Castigada en casi todo el mundo hasta el siglo pasado y hoy en una parte de él, la homosexualidad ha sido y es motivo de persecución. Lo ha sido en Europa, recuérdese a Oscar Wilde encarcelado por sodomía y el tenor, tan ajeno a sus hallazgos chispeantes y a sus felices paradojas, de ‘De profundis’, escrita en la prisión de Reading. Cuando las legislaciones discriminatorias desaparecieron de los ordenamientos democráticos —precisamente en los prodigiosos años sesenta—, se mantuvieron con especial severidad en los países comunistas. Pocos sujetos más homófobos que esos desgraciados fetiches de la izquierda, Fidel Castro y Che Guevara, que crearon campos de trabajo para los hombres homosexuales. Los actuales ataques violentos contra homosexuales en Rusia son extensión de las homófobas políticas soviéticas: la homosexualidad era un crimen, una enfermedad e incluso una prueba de afinidad con las conspiraciones anticomunistas. Hoy se mantienen las persecuciones, con ejecución incluida de homosexuales, en Irán, ese país desde donde se impulsó a Podemos. Ese país propietario de la cadena de televisión donde trabajaron los principales miembros de la cúpula podemita. Ese país que trabaja para borrar del mapa a Israel, que no solo es la única democracia de la zona sino también uno de los lugares del mundo donde los homosexuales viven más tranquilos.

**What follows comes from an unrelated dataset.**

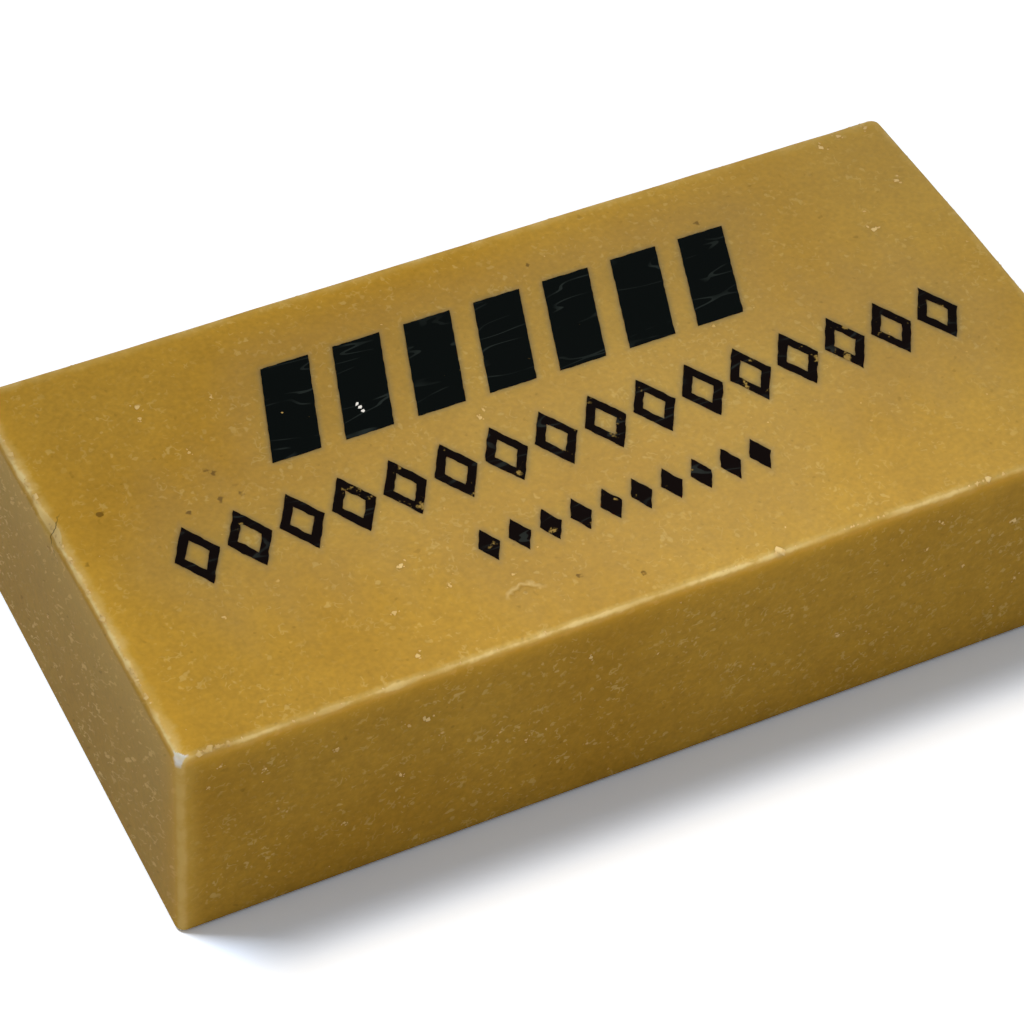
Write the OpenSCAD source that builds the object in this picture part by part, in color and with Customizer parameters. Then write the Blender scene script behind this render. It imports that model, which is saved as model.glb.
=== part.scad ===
// Gum eraser: one solid block of soft gum compound with worn edges, one chipped corner and one dented edge.
// Origin: middle of the base. X runs along the length, Y from front to back, Z up.

/* [Block] */
// Length, end to end
length = 51; // [30:0.5:90]
// Width, from the front face to the back face
width = 25; // [15:0.5:45]
// Height
height = 13; // [8:0.5:25]

/* [Worn edges] */
// Radius of the four upright corners
corner_radius = 0.8; // [0.7:0.1:3]
// Radius of the edge all round the top face and all round the base
rim_radius = 0.5; // [0.1:0.1:0.6]
// How deep the front left top corner is chipped, measured from the sharp corner
chip_depth = 0.6; // [0.5:0.05:2]
// How deep the left end's top edge is dented, measured from the sharp edge
dent_depth = 0.5; // [0.35:0.05:1.5]
// Length of that dent along the edge
dent_length = 3; // [1:0.25:8]
// How far behind the middle of the edge the dent lies
dent_offset = 2.75; // [-5:0.25:5]

/* [Hidden] */
gum_colour = "#B8923F";
// where the axes of the upright corners stand
corner_x = length / 2 - corner_radius;
corner_y = width / 2 - corner_radius;
// the chip leans equally from the front, the left end and the top
chip_lean = atan(sqrt(2));
chip_turn = 225;
// the chip's cutter reaches past the block on every side of the chip
chip_cutter = 4 * chip_depth;
// the dent is a shallow scoop: how far it bites into the rounded rim, and the radius that gives its length
dent_bite = dent_depth - rim_radius * (sqrt(2) - 1);
dent_radius = pow(dent_length / 2, 2) / (2 * dent_bite) + dent_bite / 2;
dent_lean = 45;

// rectangle standing on the base line, its corners rounded to the rim radius
module rim_section(span) {
    for (side = [-1, 1], z = [rim_radius, height - rim_radius])
        translate([side * (span / 2 - rim_radius), z]) circle(rim_radius, $fn = 64);
    translate([-span / 2, rim_radius]) square([span, height - 2 * rim_radius]);
    translate([rim_radius - span / 2, 0]) square([span - 2 * rim_radius, height]);
}

// bar along X, from corner axis to corner axis: the front and back faces with their rims
module long_bar()
    rotate([90, 0, 90]) translate([0, 0, -corner_x]) linear_extrude(2 * corner_x) rim_section(width);

// bar along Y, from corner axis to corner axis: the two end faces with their rims
module cross_bar()
    rotate([90, 0, 0]) translate([0, 0, -corner_y]) linear_extrude(2 * corner_y) rim_section(length);

// round post that fills an upright corner and carries the rims round it
module corner_post()
    rotate_extrude($fn = 96) intersection() {
        rim_section(2 * corner_radius);
        square([corner_radius, height]);
    }

module corner_chip()
    translate([-length / 2, -width / 2, height]) rotate([0, chip_lean, chip_turn])
        translate([-chip_cutter / 2, -chip_cutter / 2, -chip_depth]) cube(chip_cutter);

module edge_dent()
    translate([-length / 2, dent_offset, height]) rotate([0, dent_lean, 0])
        translate([dent_depth - dent_radius, 0, 0])
            cylinder(r = dent_radius, h = 4 * dent_depth, center = true, $fn = 96);

module eraser_block()
    color(gum_colour) difference() {
        union() {
            long_bar();
            cross_bar();
            for (x = [-corner_x, corner_x], y = [-corner_y, corner_y]) translate([x, y, 0]) corner_post();
        }
        corner_chip();
        edge_dent();
    }

eraser_block();
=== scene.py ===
import math
import random
import bmesh
import bpy
import numpy as np
from mathutils import Matrix, Vector, noise


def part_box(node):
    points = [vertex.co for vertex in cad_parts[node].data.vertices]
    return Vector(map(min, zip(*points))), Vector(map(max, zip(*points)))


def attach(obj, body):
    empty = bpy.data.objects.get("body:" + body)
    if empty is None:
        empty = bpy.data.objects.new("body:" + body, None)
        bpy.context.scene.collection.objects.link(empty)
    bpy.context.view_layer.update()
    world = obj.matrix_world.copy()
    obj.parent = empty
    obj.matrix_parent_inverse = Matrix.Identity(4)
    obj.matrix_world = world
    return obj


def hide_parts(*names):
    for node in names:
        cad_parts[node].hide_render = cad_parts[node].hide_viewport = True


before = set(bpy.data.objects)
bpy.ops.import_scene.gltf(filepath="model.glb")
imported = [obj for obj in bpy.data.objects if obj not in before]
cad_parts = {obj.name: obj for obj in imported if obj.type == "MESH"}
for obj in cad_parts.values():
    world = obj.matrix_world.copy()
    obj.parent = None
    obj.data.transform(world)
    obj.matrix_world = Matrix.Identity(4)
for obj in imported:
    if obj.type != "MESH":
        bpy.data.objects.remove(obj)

mm = 0.001
hair = 0.004 * mm  # crumbs and ink stay at least this far inside the solid
noise.seed_set(4)  # without it, noise_vector differs from run to run
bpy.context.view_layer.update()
solidLow, solidHigh = [Vector(corner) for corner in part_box("eraser_block")]
solidSize = solidHigh - solidLow
print("frame loaded, block is", [round(side / mm, 2) for side in solidSize], "mm")


def hexColour(code):  # sRGB hex to the linear colour a shader takes
    parts = [int(code[i:i + 2], 16) / 255 for i in (1, 3, 5)]
    return tuple(c / 12.92 if c <= 0.04045 else ((c + 0.055) / 1.055) ** 2.4 for c in parts) + (1.0,)


def perMm(size):  # texture scale, in object coordinates, of a pattern whose grain is this many mm
    return 1 / (size * mm)


def addNode(tree, kind, settings):  # a setting that is another node's output is linked, any other is set
    node = tree.nodes.new(kind)
    for name, value in settings.items():
        if isinstance(value, bpy.types.NodeSocket):
            tree.links.new(value, node.inputs[name])
        elif isinstance(name, str) and hasattr(node, name):
            setattr(node, name, value)
        else:
            node.inputs[name].default_value = value
    return node


def newMaterial(name):
    material = bpy.data.materials.new(name)
    material.use_nodes = True
    material.node_tree.nodes.clear()
    return material, material.node_tree


def selectOnly(piece):
    bpy.ops.object.select_all(action="DESELECT")
    piece.select_set(True)
    bpy.context.view_layer.objects.active = piece


def openForEditing(piece, mode):
    selectOnly(piece)
    bpy.ops.object.mode_set(mode="EDIT")
    bpy.ops.mesh.select_mode(type=mode)
    bpy.ops.mesh.select_all(action="DESELECT")
    return bmesh.from_edit_mesh(piece.data)


def closeEditing():
    bpy.ops.object.mode_set(mode="OBJECT")


def applyModifier(piece, name, kind, **settings):
    selectOnly(piece)
    modifier = piece.modifiers.new(name, kind)
    for key, value in settings.items():
        setattr(modifier, key, value)
    bpy.ops.object.modifier_apply(modifier=name)


def placeCopy(model):  # a copy with a mesh of its own
    copy = model.copy()
    copy.data = model.data.copy()
    bpy.context.collection.objects.link(copy)
    return copy


def joinCopies(copies, name):  # one piece at the origin, unturned and unscaled
    bpy.ops.object.select_all(action="DESELECT")
    for copy in copies:
        copy.select_set(True)
    bpy.context.view_layer.objects.active = copies[0]
    bpy.ops.object.join()
    piece = bpy.context.active_object
    bpy.ops.object.transform_apply(location=True, rotation=True, scale=True)
    piece.name = piece.data.name = name
    return piece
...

Cuando el principio de igualdad inherente a las democracias liberales se ha hecho extensivo a las diversas inclinaciones sexuales, cuando es efectiva la protección legal y el respeto, las justas reivindicaciones del pasado se intensifican. ¿Cómo explicar este fenómeno? Por una manipulación tan burda que solo se sostiene y prospera por la creciente instauración de espacios puramente emocionales donde se arrasa lo intelectivo. Podríamos llamarlos «espacios de no debate». Algo falla: la homosexualidad tiene un presencia porcentual sostenida demasiado elevada como para traducir una mera inclinación sexual en afinidad ideológica. Si así fuera, estaríamos ante el mayor grupo organizado del mundo en términos de adscripción. Nada de eso hay, ninguna posibilidad de la más remota unanimidad en torno a una bandera, unas siglas, unos colores, unos módulos verbales, unos lemas. Mucho menos unas ideas o una línea ideológica. Véanse algunas contradicciones o desajustes de carácter lógico que se degluten íntegros, como píldoras. Píldoras ideológicas. De entrada, las famosas siglas mezclan géneros con inclinaciones sexuales, penosa falta sistemática. Mientras se quiere resaltar la existencia de una multitud de géneros —un numerus apertus—, en realidad se aglutina gratuitamente bajo una misma etiqueta a cuantos no son heterosexuales cisgénero: «personas LGTBIQ+». Equívocamente, se incluye un sector del heteróclito colectivo como parte de la causa feminista, lo que ha roto el feminismo en dos mitades.